▶ [WHAT IS ASKED]:
Give back exactly the lines running from the line that holds "# The print, held between the panes." through the line that holds "bpy.context.scene.collection.objects.link(empty)", ends included, and no other lines.

▶ [DATA LINES]:
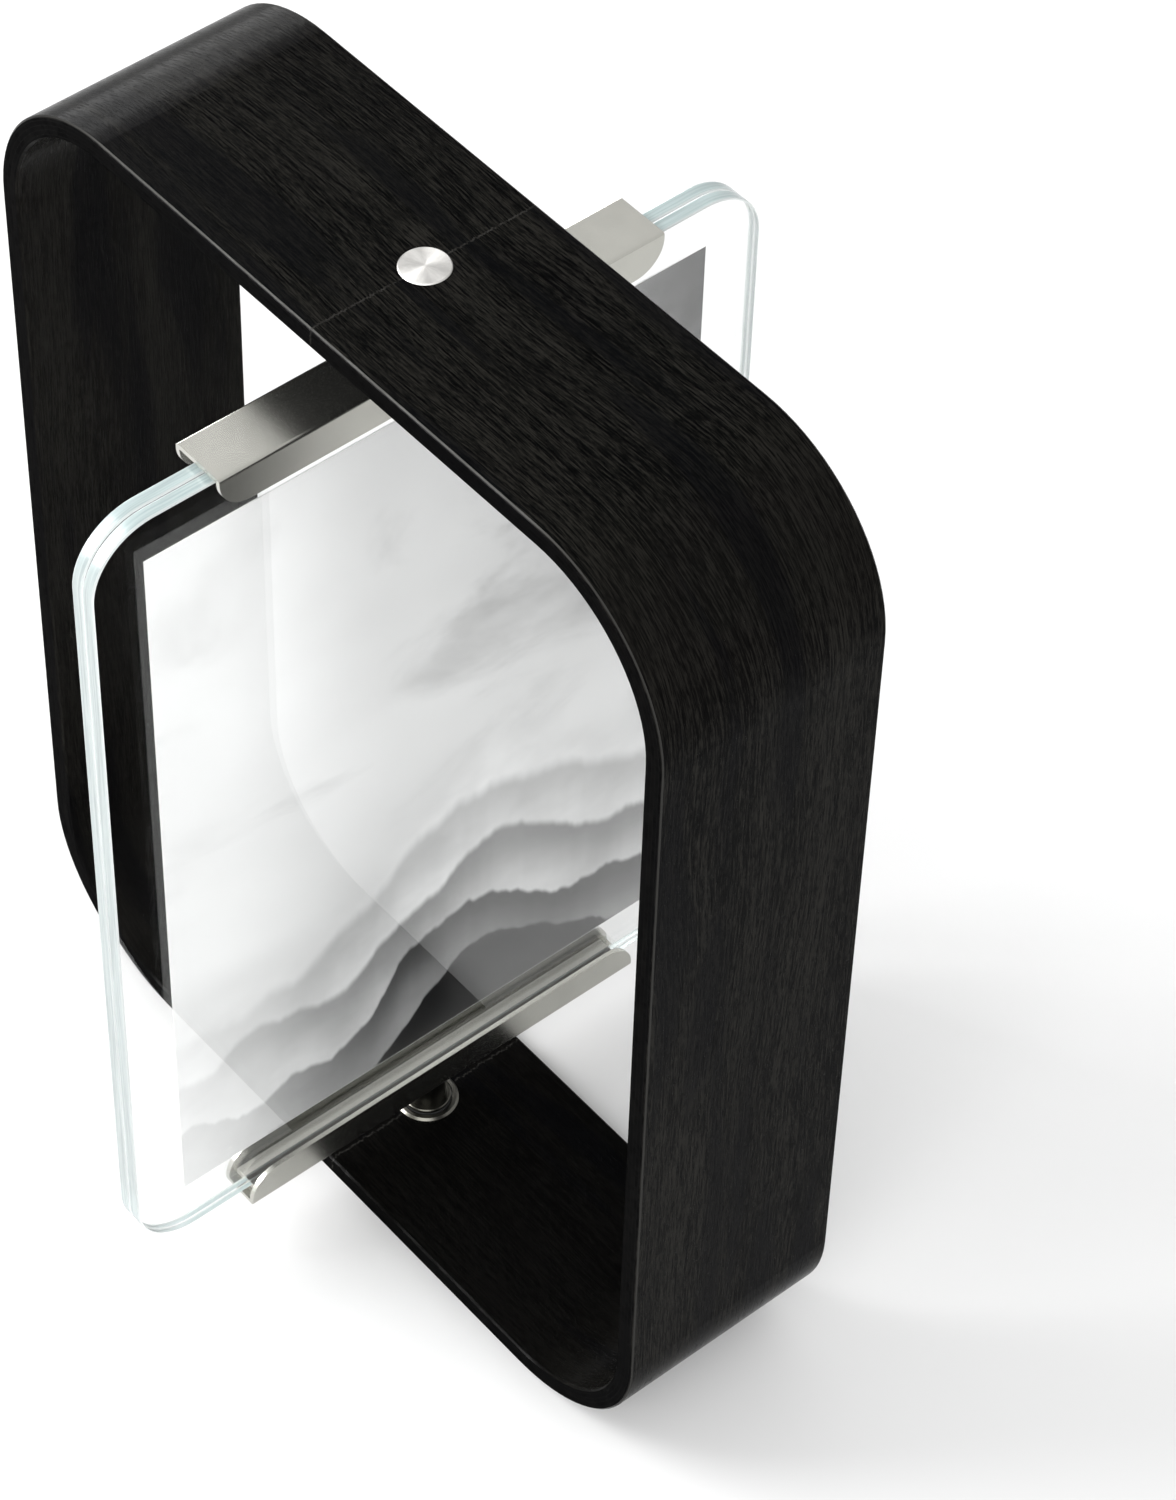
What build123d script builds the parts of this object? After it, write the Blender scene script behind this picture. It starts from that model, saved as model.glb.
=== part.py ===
from build123d import *
import os

os.makedirs("parts", exist_ok=True)

# A photo display for a table. A laminated bentwood loop stands on its flat side, and a pack of two
# glass panes with a print between them turns inside it on an upright axis.
# Frame: millimetres, origin on the table under the middle of the loop, X across the loop, Y through
# its depth, +Z up. At rest the glass is turned square to the loop and lies along Y.

# Bentwood loop
loop_width = 187.0
loop_height = 238.0
loop_depth = 50.0
loop_corner_radius = 33.3
ply_thickness = 0.92
rim_arris = 0.4
splice_lap = 15.0
ply_layers = ["outer_face_ply", "outer_core_ply", "centre_ply", "inner_core_ply", "inner_face_ply"]
lapped_layer = "centre_ply"
band_thickness = ply_thickness * len(ply_layers)

# Glass pack. Its width leaves room to turn inside the loop, and its height is worked out below.
glass_side_room = 13.4
glass_width = loop_width - 2 * (band_thickness + glass_side_room)
glass_corner_radius = 13.5
pane_thickness = 2.9
pane_arris = 0.35
print_side_border = 12.0
print_end_border = 11.3
print_thickness = 0.2
pack_thickness = 2 * pane_thickness + print_thickness
pack_offset = 0.6

# Folded channels that hold the glass pack
channel_end_inset = 25.8
channel_length = glass_width - 2 * channel_end_inset
channel_width = 12.4
channel_leg = 7.8
channel_sheet = 1.0
channel_bend = 0.6
channel_inner_bend = 0.2
channel_end_radius = 6.6

# Soft liner strips in the channels
liner_base = 1.5
liner_grip = 1.4
liner_inset = 2.0

# Bushes in the band
bush_bore_radius = 2.45
bush_barrel_radius = 3.6
bush_flange_radius = 6.6
bush_flange = 1.2
bush_chamfer = 0.45
bush_seat_radius = 5.4
bush_seat_depth = 0.5

# Thrust washers in the seats of the bushes
washer_radius = 5.1
washer_bore_radius = 2.5
washer_thickness = 0.6

# Hubs between the channels and the bushes
hub_length = 10.125
hub_collar_radius = 4.95
hub_collar = 0.8
hub_collar_chamfer = 0.2
hub_post_radius = 3.8
hub_spigot_radius = 2.8
hub_bore_radius = 1.9
hub_bore_depth = 8.0

# Pivot pin in the top and pivot screw in the underside
head_radius = 4.85
head_thickness = 1.6
head_chamfer = 0.2
shoulder_radius = 2.4
shank_tip_gap = 0.6
socket_flats = 3.0
socket_depth = 1.8
cap_proud = 0.15
screw_inset = 0.4

# Clearances
head_side_gap = 0.06
head_end_gap = 0.1
thrust_gap = 0.05
end_play = 0.3

# One overrun for cuts
overrun = 1.0

# Heights along the upright axis, each measured from an outer face of the loop. The glass takes up
# what the bushes, hubs and channels leave of the loop's height.
washer_top = band_thickness + bush_flange - bush_seat_depth + washer_thickness
bottom_hub_start = washer_top + thrust_gap
top_hub_start = washer_top + end_play
bottom_web = bottom_hub_start + hub_length
top_web = top_hub_start + hub_length
panel_height = loop_height - bottom_web - top_web
glass_height = panel_height - 2 * (liner_base + channel_sheet)
pack_centre_height = bottom_web + panel_height / 2
print_width = glass_width - 2 * print_side_border
print_height = glass_height - 2 * print_end_border


# Planes for each end of the axis, at a height from the outer face of the loop there. On a turning
# plane local X runs out from the axis and local Y towards the glass. On a drilling plane local Z
# points away from the loop.
def turning_plane(end, height=0):
    if end == "top":
        return Plane(origin=(0, 0, loop_height - height), x_dir=(1, 0, 0), z_dir=(0, 1, 0))
    return Plane(origin=(0, 0, height), x_dir=(1, 0, 0), z_dir=(0, -1, 0))


def drilling_plane(end, height=0):
    outward = 1 if end == "top" else -1
    return Plane(origin=turning_plane(end, height).origin, x_dir=(1, 0, 0), z_dir=(0, 0, outward))


def finish(part, name):
    part.label = name
    export_step(part, f"parts/{name}.step")


ends = ("top", "bottom")
head_sink = {"top": -cap_proud, "bottom": screw_inset}
recess_depth = {end: sink + head_thickness + head_end_gap for end, sink in head_sink.items()}
hub_start = {"top": top_hub_start, "bottom": bottom_hub_start}
web_start = {"top": top_web, "bottom": bottom_web}


# One ply of one half of the loop: a strip with the section of a ply, bent round two corners. The
# centre ply runs past the seam at one end and stops short at the other, so the halves splice.
def bent_ply(layer, hand):
    depth_in = ply_thickness * ply_layers.index(layer)
    lap = splice_lap if layer == lapped_layer else 0
    side = hand * (loop_width / 2 - depth_in)
    low = depth_in
    high = loop_height - depth_in
    with BuildLine(Plane.XZ) as course:
        FilletPolyline((lap, high), (side, high), (side, low), (-lap, low), radius=loop_corner_radius - depth_in)
    start = Plane(origin=course.line @ 0, x_dir=(0, -hand, 0), z_dir=course.line % 0)
    with BuildPart() as ply:
        with BuildSketch(start) as section:
            Rectangle(loop_depth, ply_thickness, align=(Align.CENTER, Align.MIN))
            if layer == ply_layers[0]:
                chamfer(section.vertices().group_by(Axis.Y)[0], rim_arris)
            if layer == ply_layers[-1]:
                chamfer(section.vertices().group_by(Axis.Y)[-1], rim_arris)
        sweep(path=course.line)
        for end in ends:
            with Locations(drilling_plane(end)):
                CounterBoreHole(
                    bush_barrel_radius,
                    head_radius + head_side_gap,
                    recess_depth[end],
                    band_thickness + overrun,
                )
    return ply.part


for side_name, side_hand in (("left", -1), ("right", 1)):
    for layer_name in ply_layers:
        finish(bent_ply(layer_name, side_hand), f"{side_name}_{layer_name}")


# Flanged bush: the barrel is pressed through the band, and the flange lies on its inner face with
# a shallow seat for the washer.
def bush(end):
    barrel_start = recess_depth[end]
    flange_top = band_thickness + bush_flange
    with BuildPart() as turned:
        with BuildSketch(turning_plane(end)) as profile:
            with Locations((0, barrel_start)):
                Rectangle(bush_barrel_radius, flange_top - barrel_start, align=(Align.MIN, Align.MIN))
            with Locations((0, band_thickness)):
                Rectangle(bush_flange_radius, bush_flange, align=(Align.MIN, Align.MIN))
            chamfer(profile.vertices().group_by(Axis.X)[-1].sort_by(Axis.Y)[-1], bush_chamfer)
            with Locations((0, flange_top)):
                Rectangle(bush_seat_radius, bush_seat_depth, align=(Align.MIN, Align.MAX), mode=Mode.SUBTRACT)
            Rectangle(bush_bore_radius, flange_top + overrun, align=(Align.MIN, Align.MIN), mode=Mode.SUBTRACT)
        revolve(axis=Axis.Z)
    return turned.part


# Plain plastic washer that carries the panel at the bottom and steadies it at the top.
def thrust_washer(end):
    with BuildPart() as washer:
        with BuildSketch(turning_plane(end, washer_top - washer_thickness)):
            Rectangle(washer_radius, washer_thickness, align=(Align.MIN, Align.MIN))
            Rectangle(washer_bore_radius, washer_thickness, align=(Align.MIN, Align.MIN), mode=Mode.SUBTRACT)
        revolve(axis=Axis.Z)
    return washer.part


# Hub: a turned spacer with a collar that runs on the washer and a spigot staked flush in the web of
# the channel.
def hub(end):
    with BuildPart() as turned:
        with BuildSketch(turning_plane(end, hub_start[end])) as profile:
            Rectangle(hub_collar_radius, hub_collar, align=(Align.MIN, Align.MIN))
            chamfer(profile.vertices().group_by(Axis.X)[-1].sort_by(Axis.Y)[-1], hub_collar_chamfer)
            Rectangle(hub_post_radius, hub_length, align=(Align.MIN, Align.MIN))
            Rectangle(hub_spigot_radius, hub_length + channel_sheet, align=(Align.MIN, Align.MIN))
            Rectangle(hub_bore_radius, hub_bore_depth, align=(Align.MIN, Align.MIN), mode=Mode.SUBTRACT)
        revolve(axis=Axis.Z)
    return turned.part


# Pivot: a flat round head, a shoulder that turns in the bush and a shank held in the hub. The one
# below has a hexagon socket, and the one on top has a plain face.
def pivot(end):
    head_under = head_sink[end] + head_thickness
    tip = hub_start[end] + hub_bore_depth - shank_tip_gap
    with BuildPart() as turned:
        with BuildSketch(turning_plane(end)) as profile:
            with Locations((0, head_sink[end])):
                Rectangle(head_radius, head_thickness, align=(Align.MIN, Align.MIN))
            chamfer(profile.vertices().group_by(Axis.X)[-1].sort_by(Axis.Y)[0], head_chamfer)
            with Locations((0, head_under)):
                Rectangle(shoulder_radius, hub_start[end] - head_under, align=(Align.MIN, Align.MIN))
                Rectangle(hub_bore_radius, tip - head_under, align=(Align.MIN, Align.MIN))
        revolve(axis=Axis.Z)
        if end == "bottom":
            with BuildSketch(Plane.XY.offset(head_sink[end])):
                RegularPolygon(socket_flats / 2, 6, major_radius=False)
            extrude(amount=socket_depth, mode=Mode.SUBTRACT)
    return turned.part


# Folded channel: a flat web and two legs, with the free corners of the legs rounded off.
def channel(end):
    with BuildPart() as folded:
        with BuildSketch(turning_plane(end, web_start[end])) as section:
            Rectangle(channel_width, channel_leg, align=(Align.CENTER, Align.MIN))
            fillet(section.vertices().group_by(Axis.Y)[0], channel_bend)
            with BuildSketch(mode=Mode.PRIVATE) as inside:
                with Locations((0, channel_sheet)):
                    Rectangle(channel_width - 2 * channel_sheet, channel_leg, align=(Align.CENTER, Align.MIN))
                fillet(inside.vertices().group_by(Axis.Y)[0], channel_inner_bend)
            add(inside.sketch, mode=Mode.SUBTRACT)
        extrude(amount=channel_length / 2, both=True)
        free = 0 if end == "top" else -1
        fillet(folded.edges().filter_by(Axis.X).group_by(Axis.Z)[free], channel_end_radius)
        with Locations(drilling_plane(end, web_start[end])):
            Hole(hub_spigot_radius, channel_sheet + overrun)
    return folded.part


# Liner strip: lines the channel under and beside the edge of the glass.
def liner(end):
    inner_width = channel_width - 2 * channel_sheet
    with BuildPart() as strip:
        with BuildSketch(turning_plane(end, web_start[end] + channel_sheet)) as section:
            Rectangle(inner_width, liner_base + liner_grip, align=(Align.CENTER, Align.MIN))
            fillet(section.vertices().group_by(Axis.Y)[0], channel_inner_bend)
            with Locations((pack_offset, liner_base)):
                Rectangle(pack_thickness, liner_grip, align=(Align.CENTER, Align.MIN), mode=Mode.SUBTRACT)
        extrude(amount=channel_length / 2 - liner_inset, both=True)
    return strip.part


# Glass pane: rounded corners and a ground arris round both faces.
def pane(start):
    with BuildPart() as glass:
        with BuildSketch(Plane.YZ.offset(start)):
            with Locations((0, pack_centre_height)):
                RectangleRounded(glass_width, glass_height, glass_corner_radius)
        extrude(amount=pane_thickness)
        chamfer(glass.faces().filter_by(Axis.X).edges(), pane_arris)
    return glass.part


for end_name in ends:
    finish(bush(end_name), f"{end_name}_bush")
    finish(thrust_washer(end_name), f"{end_name}_thrust_washer")
    finish(hub(end_name), f"{end_name}_hub")
    finish(channel(end_name), f"{end_name}_channel")
    finish(liner(end_name), f"{end_name}_liner")
finish(pivot("top"), "top_pivot_pin")
finish(pivot("bottom"), "bottom_pivot_screw")
finish(pane(pack_offset + print_thickness / 2), "front_pane")
finish(pane(pack_offset - print_thickness / 2 - pane_thickness), "rear_pane")

# The print, held between the panes.
with BuildPart() as photo_print:
    with BuildSketch(Plane.YZ.offset(pack_offset - print_thickness / 2)):
        with Locations((0, pack_centre_height)):
            Rectangle(print_width, print_height)
    extrude(amount=print_thickness)
finish(photo_print.part, "photo_print")

print("glass", round(glass_width, 3), "by", round(glass_height, 3), "centre", round(pack_centre_height, 3))
print("print", round(print_width, 3), "by", round(print_height, 3), "channel", round(channel_length, 3))
print("channel webs from the outer faces", round(bottom_web, 3), round(top_web, 3))
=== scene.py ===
import math

import bmesh
import bpy
from mathutils import Matrix, Vector


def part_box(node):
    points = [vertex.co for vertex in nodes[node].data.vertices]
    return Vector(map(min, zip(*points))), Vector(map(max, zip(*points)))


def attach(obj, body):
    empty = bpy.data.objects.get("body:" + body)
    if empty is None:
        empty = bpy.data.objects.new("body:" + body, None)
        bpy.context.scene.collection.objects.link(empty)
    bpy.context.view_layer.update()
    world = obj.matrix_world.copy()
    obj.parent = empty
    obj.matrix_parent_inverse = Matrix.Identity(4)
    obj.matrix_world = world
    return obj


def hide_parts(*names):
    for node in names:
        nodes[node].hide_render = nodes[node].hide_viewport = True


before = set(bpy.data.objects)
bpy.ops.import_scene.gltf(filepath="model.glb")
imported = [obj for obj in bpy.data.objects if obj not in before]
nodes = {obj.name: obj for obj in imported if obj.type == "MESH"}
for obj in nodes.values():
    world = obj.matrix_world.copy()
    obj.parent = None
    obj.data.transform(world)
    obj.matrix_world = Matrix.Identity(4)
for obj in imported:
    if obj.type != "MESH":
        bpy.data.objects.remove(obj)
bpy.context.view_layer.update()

scene = bpy.context.scene
scene.view_settings.view_transform = "Standard"

# Camera at the photograph's view
cameraView = {
    "azimuth": 51.315,  # degrees round the display, 0 looks along +Y
    "elevation": 48.539,
    "roll": -0.141,
    "distance": 0.9447,  # metres from the target on the turning axis
    "targetHeight": 0.1066,
    "lens": 118.22,
    "sensorWidth": 36,
    "shiftX": 0.10785,
    "shiftY": 0.01492,
    "clipStart": 0.01,
    "clipEnd": 20,
}


def placeCamera(view):
    azimuth = math.radians(view["azimuth"])
    elevation = math.radians(view["elevation"])
    roll = math.radians(view["roll"])
    right = Vector((math.cos(azimuth), math.sin(azimuth), 0))
    back = Vector((
        math.sin(azimuth) * math.cos(elevation),
        -math.cos(azimuth) * math.cos(elevation),
        math.sin(elevation),
    ))
    up = back.cross(right)
    across = right * math.cos(roll) + up * math.sin(roll)
    upright = up * math.cos(roll) - right * math.sin(roll)
    turned = Matrix((across, upright, back)).transposed().to_4x4()
    turned.translation = Vector((0, 0, view["targetHeight"])) + back * view["distance"]
    bpy.ops.object.camera_add()
    camera = bpy.context.object
    camera.name = "photoCamera"
    camera.matrix_world = turned
    camera.data.lens = view["lens"]
    camera.data.sensor_width = view["sensorWidth"]
    camera.data.shift_x = view["shiftX"]
    camera.data.shift_y = view["shiftY"]
    camera.data.clip_start = view["clipStart"]
    camera.data.clip_end = view["clipEnd"]
    scene.camera = camera


placeCamera(cameraView)
print("camera placed")

perMetre = 1000  # millimetres
noiseSpan = (0.3, 0.7)  # most values of a noise lie between these
vectorSocket = "NodeSocketVector"
floatSocket = "NodeSocketFloat"
colourSocket = "NodeSocketColor"


# Shader node helpers. A value or another node's output goes to each input.
def join(tree, value, socket):
    if isinstance(value, bpy.types.NodeSocket):
        tree.links.new(value, socket)
    else:
        socket.default_value = value


def addNode(tree, kind, inputs=None, **settings):
    node = tree.nodes.new(kind)
    for name, value in settings.items():
        setattr(node, name, value)
    for key, value in (inputs or {}).items():
        join(tree, value, node.inputs[key])
    return node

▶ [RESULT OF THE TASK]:
# The print, held between the panes.
with BuildPart() as photo_print:
    with BuildSketch(Plane.YZ.offset(pack_offset - print_thickness / 2)):
        with Locations((0, pack_centre_height)):
            Rectangle(print_width, print_height)
    extrude(amount=print_thickness)
finish(photo_print.part, "photo_print")

print("glass", round(glass_width, 3), "by", round(glass_height, 3), "centre", round(pack_centre_height, 3))
print("print", round(print_width, 3), "by", round(print_height, 3), "channel", round(channel_length, 3))
print("channel webs from the outer faces", round(bottom_web, 3), round(top_web, 3))
=== scene.py ===
import math

import bmesh
import bpy
from mathutils import Matrix, Vector


def part_box(node):
    points = [vertex.co for vertex in nodes[node].data.vertices]
    return Vector(map(min, zip(*points))), Vector(map(max, zip(*points)))


def attach(obj, body):
    empty = bpy.data.objects.get("body:" + body)
    if empty is None:
        empty = bpy.data.objects.new("body:" + body, None)
        bpy.context.scene.collection.objects.link(empty)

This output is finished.